I checked the log file generated by "point2dem" and there was no error either.(See attachment)
I repeated the experiment several times and got the same result. I found that when "point2dem" runs, the steps "Statistics, Bounding box, and triangulation error range estimation, QuadTree" all look normal, except for the last step
"Writing: dg2/dem/out-DEM.tif" and "Writing: dg2/dem/out-IntersectionErr.tif" take a very long time and seem to have some errors causing the program to get stuck.
I'm guessing it could be caused by the cluster using the Slurm file system but ASP uses the PBS system parameters.The same content, their parameters are different, as shown in the figure below.
I upgraded the software version with the command "conda install stereo-pipeline==3.1.0", but the upgraded version still shows "ASP 3.0.1-alpha"?
I re-experimented a few times, and the "Error: /usr/bin/time -f" and "Error: GdalIO: dg3/out-D_sub.tif" both disappeared.
I used the "parallel_stereo" command and the whole process generated the "out-pc.tif" file without any error or warning messages. I only use one node of the cluster, so I can avoid using the "--nodata-value" parameter.
Next, I used the "point2dem" command and got the "out-DEM.tif" file, but it was only 1kb, which is an error result.
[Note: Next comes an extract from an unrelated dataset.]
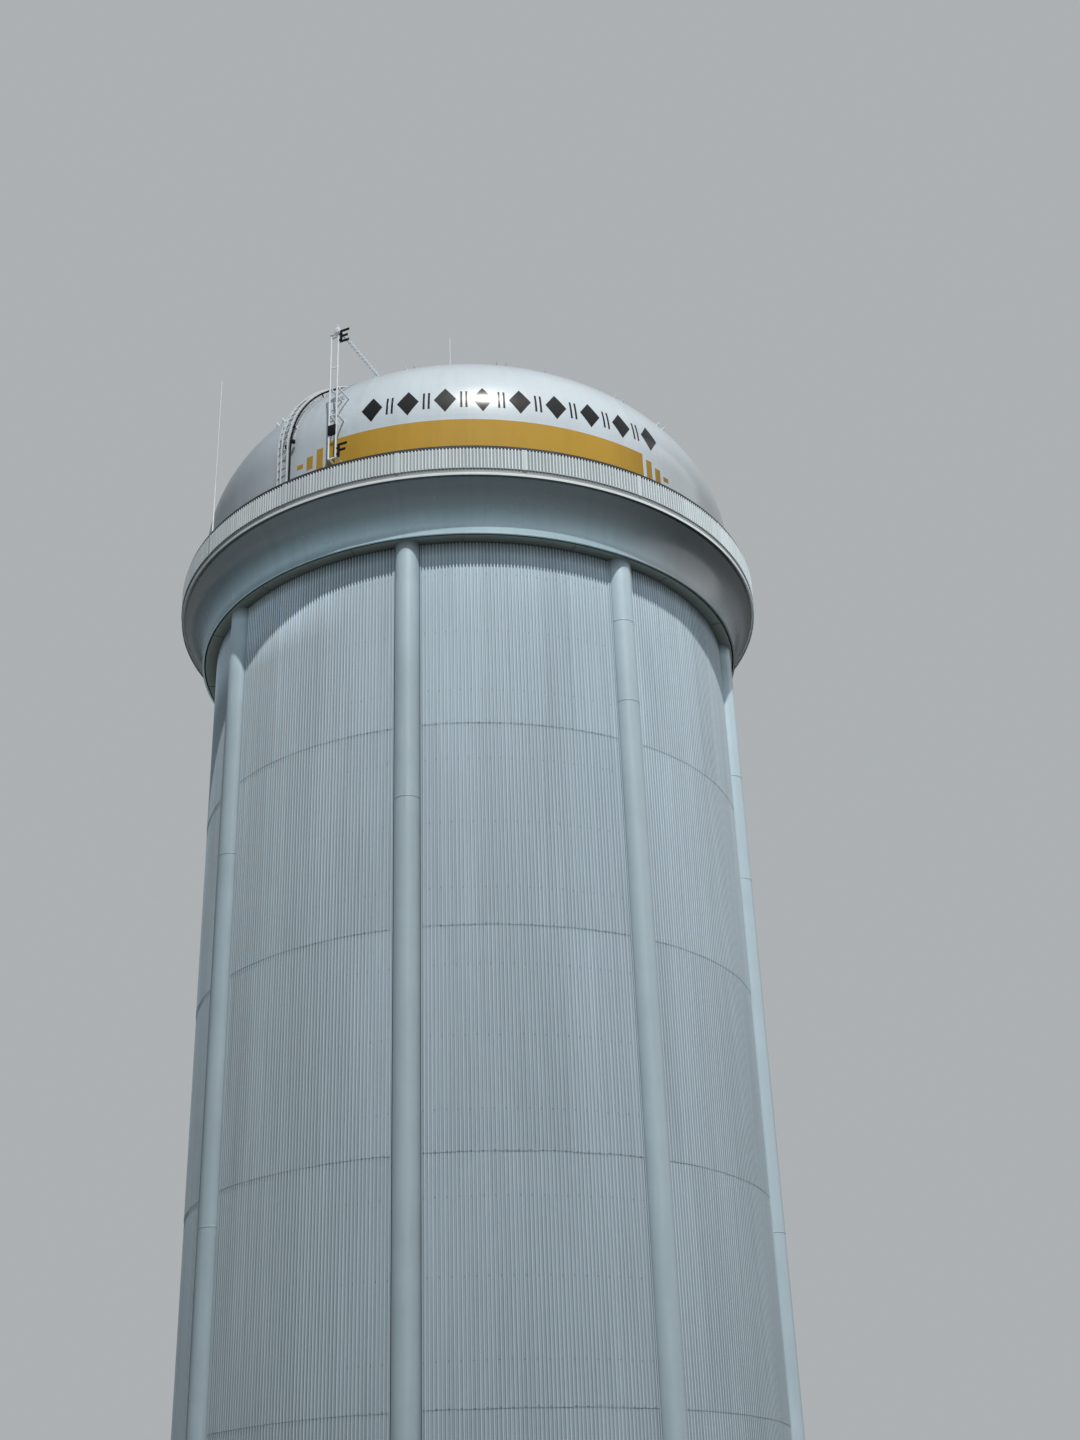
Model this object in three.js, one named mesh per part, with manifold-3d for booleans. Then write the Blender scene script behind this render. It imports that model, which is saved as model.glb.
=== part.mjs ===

There were no errors or warning messages throughout the process.
By the way, the images I use are wv-2 stereo pairs, each image is about 1.3G. After using the parallel_stereo command, I get the out-pc.tif file, and the whole folder becomes very large in this process, 17G. I think it might be because the *.TIF files generated in the middle process are in " Float32" format and this format takes up disk space and causes programs to run slowly. For satellite images, it is actually enough to have "Int16" or "Int8", but "parrlel_stereo" does not provide the option to select image bits.
I use" dem_mosaic --hole-fill-length 300" to fill hole ,but there is almost no effect, the picture on the left is filled, and the right is the original picture.Maybe I need to adjust the method of stereo matching, or some previous step?